Doc: "Well, I haven't read it yet.  I brought it on vacation with me to read, but I wound up reading a couple trashy romance novels instead!  But my patient tells me this woman (the author) talks about four different types of mood issues: The Black Cloud, The Blahs and a couple others I can't remember right now.  Each "mood" is discussed in full and then the author (who is a doctor, herself) talks about which amino acids and supplements might alleviate some of the symptoms of those moods.  I want you to read it and see if anything hits home, OK?"
 
Me: "Um...OK."
 
So I got the book and read the introduction and the first chapter on The Black Cloud and within 10 pages I thought, "OMG!  This book, this chapter, was written about me!  This is me!  Everything this woman, the author, talks about is exactly how I feel.  Exactly.  Every single point she made felt like it was directed at me!  I'm working on chapter 2 right now, about The Blahs, but after chapter 1 I went out and got a multi-vitamin/multi-mineral supplement (which I take once a day) and a serotonin-inducing supplement called 5-HTP, which I have been taking twice a day.  I already feel like a new person.  I'm calmer.  My slight OCD seems to have been put on the back burner.  I'm more productive.  I'm less tired during the day and I sleep better at night.  It's absolutely amazing.  I've been doing this for about a week and a half now and if it continues like this, I might be all better!
 
My doctor also took blood for lab work.  The labs came back and everything looks just fine, except I have a severe Vitamin D deficiency.  She wrote me a prescription (which I need to fill) and told me after the prescription was gone that I would need to take a certain Vitamin D supplement (she told me which one, but I don't remember right now) to maintain it.  I don't have the paperwork in front of me right now, but a normal Vitamin D level is something between 30 and 100.  Mine was 21.3.  Whatever that means.  I trust my doctor and so I will also fill this Vitamin D prescription.  Hopeful that will just be the icing on the cake, however, because this 5-HTP and multi-vitamin I'm already taking have me feeling like a brand new person.  I'm really amazed.
 
Well, now that I've written the next Great American Novel, I'll sign off.  Also, check out My Etsy Site sometime.  I've put up a few new things since the last time I posted on my blog (I think) and I'm running a Buy-One/Get-One special on my greeting cards during the month of July!  Just make sure you ready the Shop Announcement (all those words at the top, before you get to the listed items) for more details!
 
TTFN
JMS

2 comments:

G. B. Miller said...

I usually find that I can bang out a bunch of posts for future use in about an hour.
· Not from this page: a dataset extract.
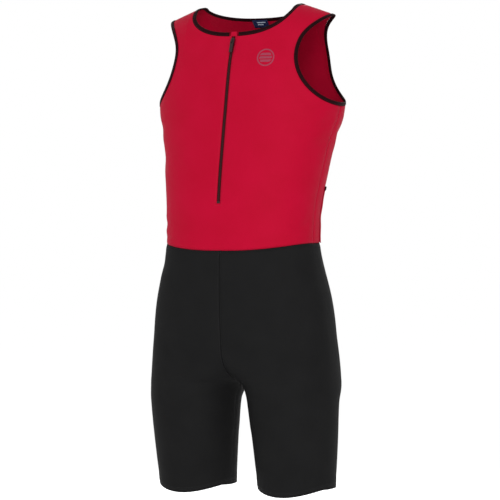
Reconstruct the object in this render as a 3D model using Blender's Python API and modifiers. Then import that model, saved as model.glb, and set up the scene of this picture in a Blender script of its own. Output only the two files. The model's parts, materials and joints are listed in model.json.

I know its difficult, but if you can find just one solitary hour for yourself a week, it just might do the trick.

As for SciFi changing to SyFy, it boils down to trademark issues. They can't trademark the phrase "SciFi", so they had to come up with something else.

Allie said...

I'm glad you have such a supportive doctor and you have some good solutions for feeling better. It's amazing what a little vitamin D can do, isn't it?